The Blue Devils will need another big defensive effort Friday night against Stanford (19-2-1), but a victory will reward them with a trip to WakeMed Soccer Park in Cary for the College Cup.
“It would be really neat to play in a final four at our place,” said Church, who took Duke to the 2011 NCAA final. He said a grueling ACC schedule has prepared the Blue Devils for tough road games.
“We won at (North) Carolina, we won at Florida, we tied Florida State at our place, and we played well at Virginia,” he said. “We’ve played well in the big games all year.”

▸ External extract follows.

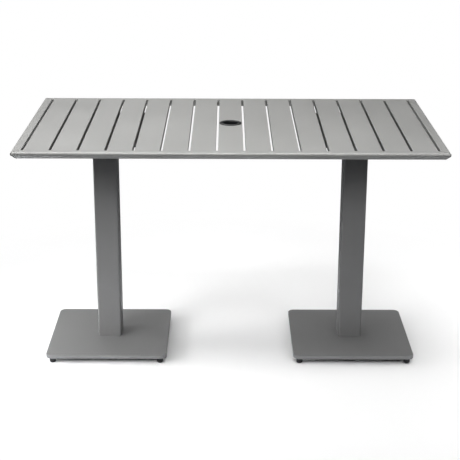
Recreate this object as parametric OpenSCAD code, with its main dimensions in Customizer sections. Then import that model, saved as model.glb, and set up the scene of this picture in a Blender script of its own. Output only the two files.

Homecoming at UNC: It isn’t officially homecoming weekend at North Carolina, but several members of the Creighton team will acknowledge one when the 12th-seeded Blue Jays (18-3-0) take on the fifth-seeded Tar Heels (15-1-3) at 7 p.m. Saturday at UNC’s Fetzer Field.
Creighton head coach Elmar Bolowich ran the UNC program for 22 years (1989-2010), winning the 2001 NCAA championship. His assistant coach of nine years, Carlos Somoano, has been the UNC head coach for the past five years and won the 2011 NCAA title.
Creighton assistant Justin Hughes was a goalkeeper at UNC from 2003-06 before playing two years in MLS for Colorado. He joined Bolowich’s staff five years ago.
In addition, senior midfielders Fernando Castellanos and Mike Paye played for Somoano’s Chelsea U-18 team in the CASL soccer program. Castellanos attended Leesville Road High, while Paye is from Enloe High.
Somoano said it will be a bittersweet moment for him to coach against his former boss “because one of us is not going to win,” he said.
“The reason I’m a head coach at the University of North Carolina is he hired me. I owe him basically this opportunity. He introduced me to North Carolina, and I’ll always be thankful.”
Title march: Louisburg laid claim to the Division I junior college men’s championship Saturday by edging Tyler (Texas) 1-0 in double overtime at Martinsville, Va. It was the first national championship in any men’s sport for the Hurricanes (24-1).
Louisburg forward Max Blackmore, a sophomore from Guilford, England, scored in the 102nd minute, redirecting a cross by Jaric Spath from 8 yards. Blackmore was named the tournament MVP after scoring a goal in each of Louisburg’s four victories. He led the nation with 35 goals and 79 points.
There were a number of area players on the team, including: Nathan Feinstein of Cary, Jack Corkins of Durham, Teddy Pierce of Raleigh, Joseph Robbins of Wake Forest, Anthony Roque of Durham, and Robert Smith of Cary.